Live & Onstage
USA, 1925, 100 minutes
Tue, May 5 / 8:00 / Castro / LOST05C
Based on Sir Arthur Conan Doyle’s novel of the same name, The Lost World revels in adventure-flick thrills but is equally effective as a cinematic document of our fascination with our own prehistory. Featuring amazing stop-motion sequences by animation pioneer Willis O’Brien, who later animated King Kong, and enlivened by outlandish costumes and sets, this dyno-dino epic was a smash hit upon its release in the mid-Roaring Twenties.

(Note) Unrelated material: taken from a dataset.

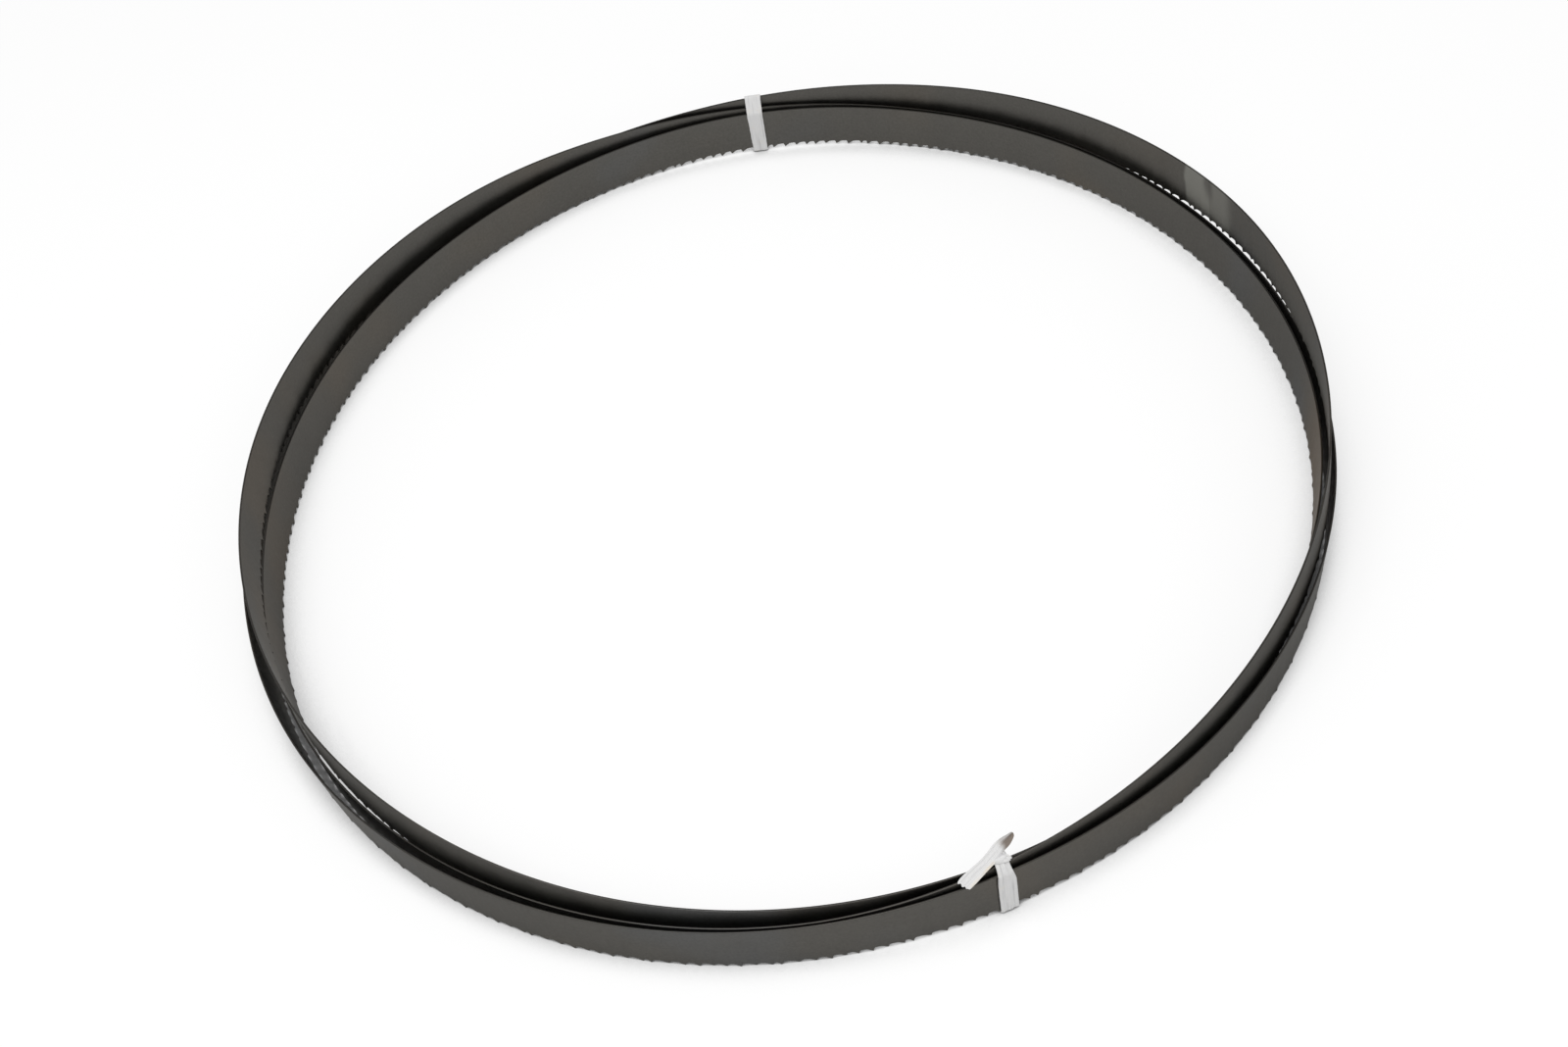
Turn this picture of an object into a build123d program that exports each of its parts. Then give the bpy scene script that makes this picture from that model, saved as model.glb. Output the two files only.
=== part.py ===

An explorer’s journal points to the existence of dinosaurs in a far-flung locale, so reporter Edward Malone makes a deal with the robust Professor Challenger and joins a pseudo-scientific expedition to find the mythical monsters. Vicious battles with a menagerie of real and imagined creatures ensue. If only Malone and his fellow explorers stopped to consider the grave consequences before hauling a mad-as-hell Brontosaurus back to their ultramodern metropolis. While the film exemplifies groundbreaking cinematic techniques and razzle-dazzle storytelling, it also serves as a reminder of (hopefully) obsolete American attitudes toward the big, bad world at large. Amid its now dissonant charms are anachronistic cultural stereotypes regarding science, marriage and race (complete with a white actor in blackface). Dengue Fever’s score will playfully and lovingly evoke worlds both known and unknown and elevate the The Lost World’s offbeat humor and singular beauty.
Dengue Fever
Dengue Fever’s repertoire isn’t simply Cambodian music or a Cambodian/American hybrid. Bollywood glitz, psychedelic rock, spaghetti Western twang, klezmer, ska, funk and Ethiopian jazz all contribute to the band’s unique sound. Singer Ch’hom Nimol’s powerful singing voice, in Khmer and more recently also English, is a luminous vibrato that adds exotic ornamentations to her vocal lines and complements the band’s driving sound.